Automaticity: The value of the system would depend partially on the automaticity with which it could be used. Automaticity develops with consistency. Thus, if desktop four is always for email and calendar, it might be easier to use. 
Time to configure: How long does it take when Windows is started to set up the system? How natural is it to use? How much fiddling around is required to get everything in order?
Task structure: Software combine to perform tasks. I organise appointments through email and need to check my calendar. I run analyses and need to export to a document or take input from raw data or metadata. Thus, software that feeds into tasks that are completed at the same time or have an inherent sequential or reciprocal structure would be suited to being located on the same virtual desktop.

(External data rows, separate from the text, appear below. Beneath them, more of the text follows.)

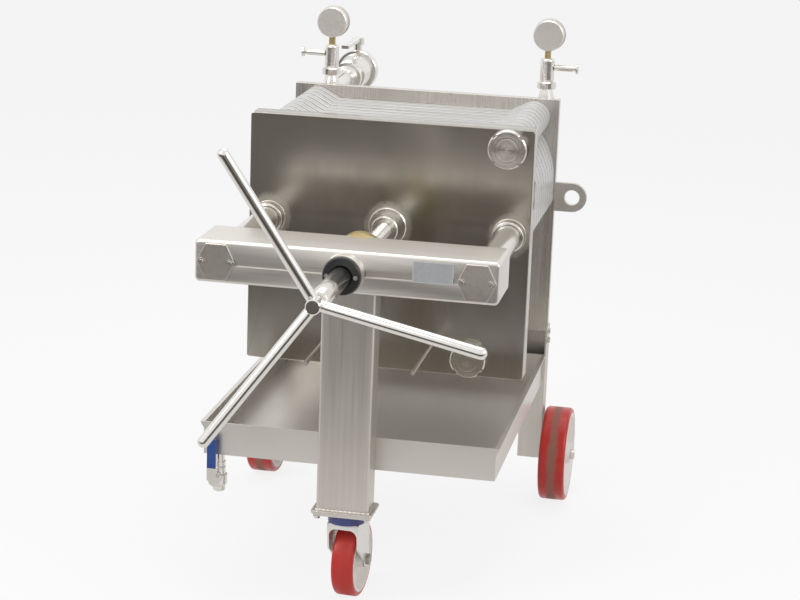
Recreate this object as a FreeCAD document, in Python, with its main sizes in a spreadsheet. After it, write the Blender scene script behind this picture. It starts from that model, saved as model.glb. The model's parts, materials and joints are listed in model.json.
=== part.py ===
import FreeCAD, Part
import math
import os
import Sketcher

# Plate filter press on three wheels, in millimetres. X is the machine's right seen from the
# handwheel, Y runs back from the handwheel to the fixed head, Z is up from the floor.

doc = FreeCAD.newDocument("FilterPress")
sheet = doc.addObject("Spreadsheet::Sheet", "Sizes")
cellCount = 0


class Size:
    """A number together with the sheet expression that gives it."""

    def __init__(self, value, text):
        self.value = value
        self.text = text

    def __add__(self, other):
        return combine(self, "+", other)

    def __radd__(self, other):
        return combine(other, "+", self)

    def __sub__(self, other):
        return combine(self, "-", other)

    def __rsub__(self, other):
        return combine(other, "-", self)

    def __mul__(self, other):
        return combine(self, "*", other)

    def __rmul__(self, other):
        return combine(other, "*", self)

    def __truediv__(self, other):
        return combine(self, "/", other)

    def __neg__(self):
        return combine(0, "-", self)


def asSize(number):
    if isinstance(number, Size):
        return number
    return Size(number, repr(number) if number >= 0 else "(%r)" % number)


def combine(left, sign, right):
    left = asSize(left)
    right = asSize(right)
    results = {
        "+": lambda: left.value + right.value,
        "-": lambda: left.value - right.value,
        "*": lambda: left.value * right.value,
        "/": lambda: left.value / right.value,
    }
    return Size(results[sign](), "(%s %s %s)" % (left.text, sign, right.text))


def cell(name, number):
    """Write one driving dimension in the sheet and hand it back as a Size."""
    global cellCount
    cellCount += 1
    sheet.set("A%d" % cellCount, name)
    sheet.set("B%d" % cellCount, repr(number))
    sheet.setAlias("B%d" % cellCount, name)
    return Size(number, "Sizes.%s" % name)


def root(size, other):
    """The third side of a right triangle, from its long side and one short side."""
    value = math.sqrt(size.value ** 2 - other.value ** 2)
    return Size(value, "sqrt((%s)^2 - (%s)^2)" % (size.text, other.text))


def slant(size, other):
    """The long side of a right triangle, from its two short sides."""
    value = math.sqrt(size.value ** 2 + other.value ** 2)
    return Size(value, "sqrt((%s)^2 + (%s)^2)" % (size.text, other.text))


# Driving dimensions
beamFront = cell("beamFront", -436.3)
beamLength = cell("beamLength", 565.0)
beamDepth = cell("beamDepth", 124.0)
beamHeight = cell("beamHeight", 80.0)
beamWall = cell("beamWall", 5.0)
bandHeight = cell("bandHeight", 12.0)
bandRecess = cell("bandRecess", 3.5)
axisHeight = cell("axisHeight", 654.0)
workGap = cell("workGap", 270.0)

plateWidth = cell("plateWidth", 566.0)
plateDrop = cell("plateDrop", 293.0)
plateRise = cell("plateRise", 210.0)
followerDepth = cell("followerDepth", 45.0)
headDepth = cell("headDepth", 20.0)
cornerRadius = cell("cornerRadius", 6.0)
beamCorner = cell("beamCorner", 9.0)

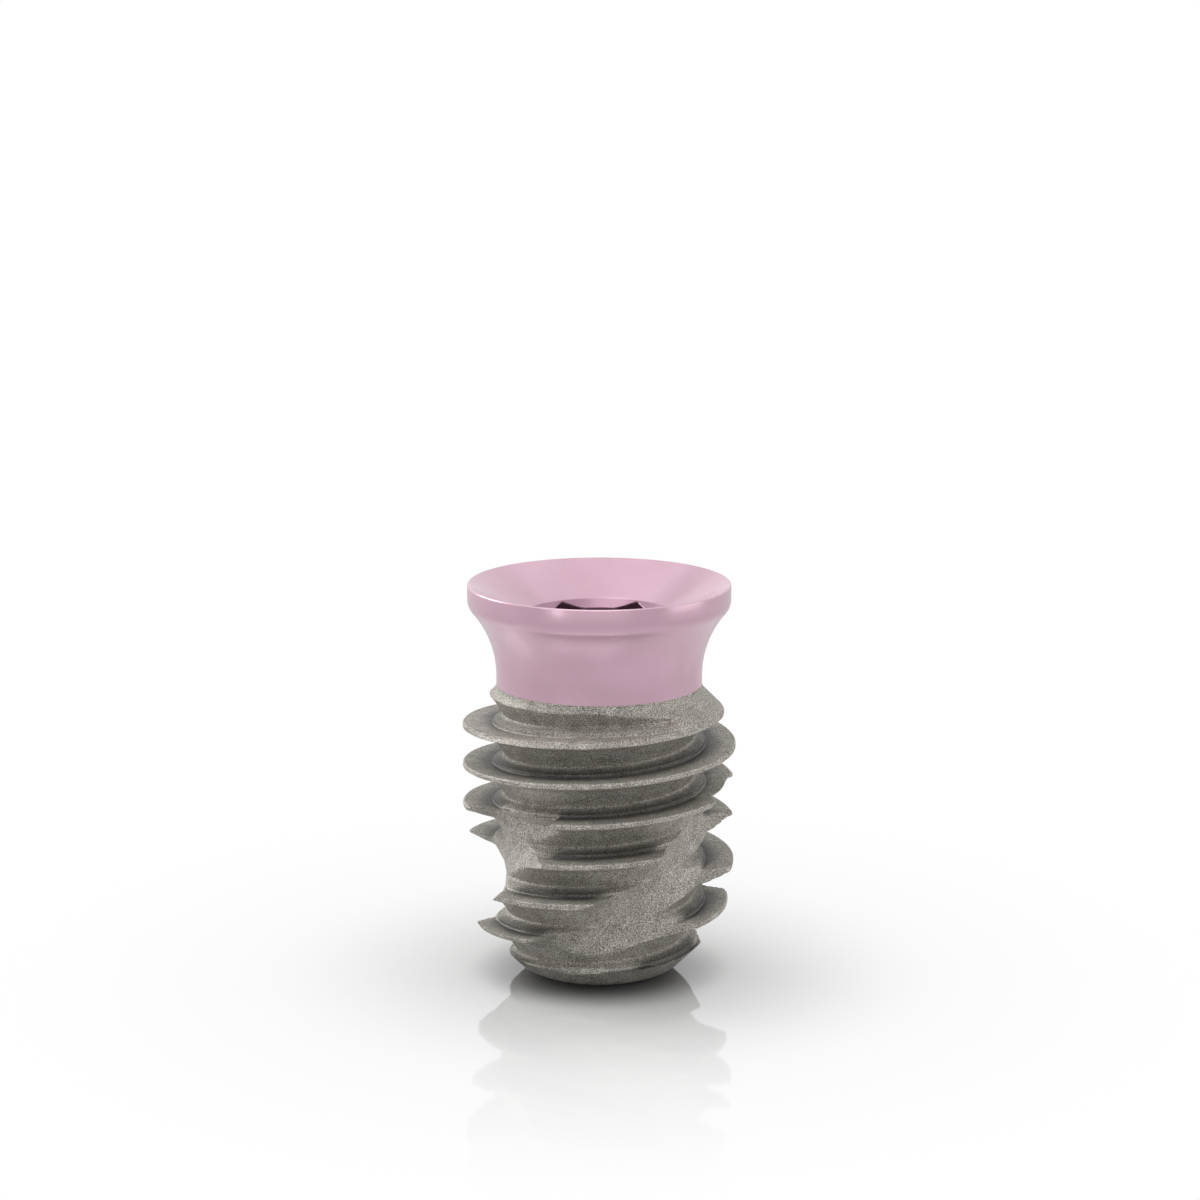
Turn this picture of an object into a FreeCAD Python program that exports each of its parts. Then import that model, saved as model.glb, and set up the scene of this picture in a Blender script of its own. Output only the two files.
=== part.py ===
import FreeCAD, Part
import math
import os
import re
import Sketcher

# A one-piece dental implant, turned and milled from titanium, standing on its apex.
# Millimetres. +Z runs up the axis from the flat of the apex to the rim. -Y is the front.
# Angles round the axis are counted from the front towards +X.

vector = FreeCAD.Vector
document = FreeCAD.newDocument("DentalImplant")

# The driving dimensions: name, value, what it is
dimensions = [
    ("bodyLength", 5.36, "apex to the foot of the smooth neck"),
    ("collarHeight", 1.94, "foot of the neck to the rim"),
    ("seamTurn", 335, "where the blank's outline stands round the axis, degrees"),
    ("platformRadius", 2.4, "outside of the rim band"),
    ("bandHeight", 0.4, "rim band, top to lower corner"),
    ("bandRounding", 0.3, "rounding under the rim band"),
    ("lipBevel", 0.02, "bevel on the outside of the lip"),
    ("lipWidth", 0.04, "lip between the band and the funnel"),
    ("neckRadius", 1.88, "waist of the neck"),
    ("waistRise", 0.24, "straight of the waist above its foot"),
    ("neckRounding", 0.4, "rounding between the neck and the run-out cone"),
    ("funnelFootRadius", 1.41, "foot of the conical funnel"),
    ("funnelDepth", 0.575, "rim to the foot of the funnel"),
    ("seatFootRadius", 1.236, "foot of the steeper seat below the funnel"),
    ("seatDepth", 0.145, "height of that seat"),
    ("leadInDepth", 0.3, "round lead-in above the full hexagon"),
    ("hexCornerRadius", 1.39, "axis to a corner of the hexagon socket"),
    ("hexDepth", 2.0, "rim to the floor of the socket"),
    ("screwBoreRadius", 0.8, "bore for the screw thread"),
    ("screwBoreDepth", 4.7, "rim to the end of the bore's wall"),
    ("screwBorePoint", 0.48, "height of the drill point"),
    ("apexFaceRadius", 0.85, "flat that the implant stands on"),
    ("apexDomeRadius", 1.2, "break in the shallow dome round that flat"),
    ("apexDomeHeight", 0.065, "height of that break"),
    ("apexEdgeRadius", 1.47, "edge of the apex dome"),
    ("apexEdgeHeight", 0.17, "height of that edge"),
    ("tipConeRadius", 2.33, "top of the steep tip cone"),
    ("tipConeHeight", 1.03, "height of the top of the tip cone"),
    ("taperHeight", 2.3, "height where the slight taper reaches full size"),
    ("crestRadius", 2.5, "thread crest"),
    ("crestWidth", 0.09, "land of the thread crest"),
    ("threadPitch", 0.74, "rise of the thread in one turn"),
    ("threadTopDrop", 0.482, "foot of the neck down to the first full crest, at the front"),
    ("shoulderRadius", 1.985, "where the blade's underside turns down into the wall"),
    ("shoulderDrop", 0.21, "that corner, below the crest over it"),
    ("wallTopRadius", 1.845, "top of the root wall"),
    ("wallTopDrop", 0.41, "top of the root wall, below the crest over it"),
    ("wallFootRadius", 1.735, "foot of the root wall"),
    ("wallFootRise", 0.16, "foot of the root wall, above the crest below it"),
    ("hookRadius", 1.955, "tip of the small hooked ridge"),
    ("hookRise", 0.084, "tip of the hook, above the crest below it"),
    ("hookThickness", 0.03, "thickness of the hook's tip"),
    ("troughInnerRadius", 1.76, "inner side of the trough under the hook"),
    ("troughRadius", 1.9, "deepest line of the trough"),
    ("troughDepth", 0.05, "depth of the trough below the middle of the crest"),
    ("flankBreakRadius", 2.05, "inner edge of the blade's flat upper flank"),
    ("crestMargin", 0.03, "the groove's flanks run straight this far past the crest"),
    ("toolRadius", 3.1, "how far out the cutting outlines reach"),
    ("tipDeepening", 0.163, "how much deeper each lower turn of the tip is cut"),
    ("tipTurns", 2, "turns of the deepened tip"),
    ("mainFootHeight", 1.178, "crest at the front where the tip turns end"),
    ("joinStep", 0.012, "depth of the step where two runs of the thread join"),
    ("joinOverlap", 0.004, "overlap of two runs, in turns"),
    ("runOutTurns", 0.27, "length of the thread's run-out, in turns"),
    ("runOutGrowth", 2.8, "how fast the run-out leaves the root, each turn"),
    ("fluteCount", 3, "helical flutes round the body"),
    ("fluteFloorRadius", 1.71, "axis to the floor of a flute"),
    ("fluteFloorBend", 0.055, "how far the floor has risen a quarter of the way across"),
    ("fluteFloorEdge", 0.25, "how far it has risen where the side walls start"),
    ("fluteFloorHalf", 0.836, "half the height of the floor, along the axis"),
    ("fluteHalf", 1.14, "half the height of a flute at the crest"),
    ("fluteReach", 1.4, "half the height of its cutting outline"),
    ("fluteAngle", -32.8, "middle of the first flute at the apex plane, degrees"),
    ("fluteTwist", 35.1, "turn of a flute for each millimetre up, degrees"),
    ("fluteEndAngle", 98.5, "where the first flute stops, degrees"),
    ("fluteTop", 3.75, "top of a flute at the crest"),
    ("fluteTopSlope", 0.85, "rise of a flute's end for each unit outwards"),
]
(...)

I'm going to give it a trial. If I'm still using it after a few weeks then I guess it will be a success.

2 comments:

  1. Interesting tips. Thanks! I was struggling a little bit with these issues myself. After using two monitors for some short time I decided to buy a 24 inch monitor. It gives me more or less the same desktop size as the older setup with two monitors, but less wiring on and below your desk. One tool that I found invaluable is the WinSplit Revolution (http://www.winsplit-revolution.com/). By pressing Ctrl-Alt and one of the numeric keypad keys you can automatically reposition the windows on the screen. For example pressing Ctrl-Alt-Num1 would put the window in lower left corner, Ctrl-Alt-Num5 puts it in the center etc. I guess it might be also useful if you use two monitors showing single desktop, didn't try that though.

    ReplyDelete
  2. My man, a new version of Virtual Desktop software is offered from Microsoft: http://technet.microsoft.com/en-us/sysinternals/cc817881.aspx

    I've just installed it. The program itself is less than 100kB (133 coding). So far it's very slick, and much more response than "Windows XP Virtual Desktop Manager".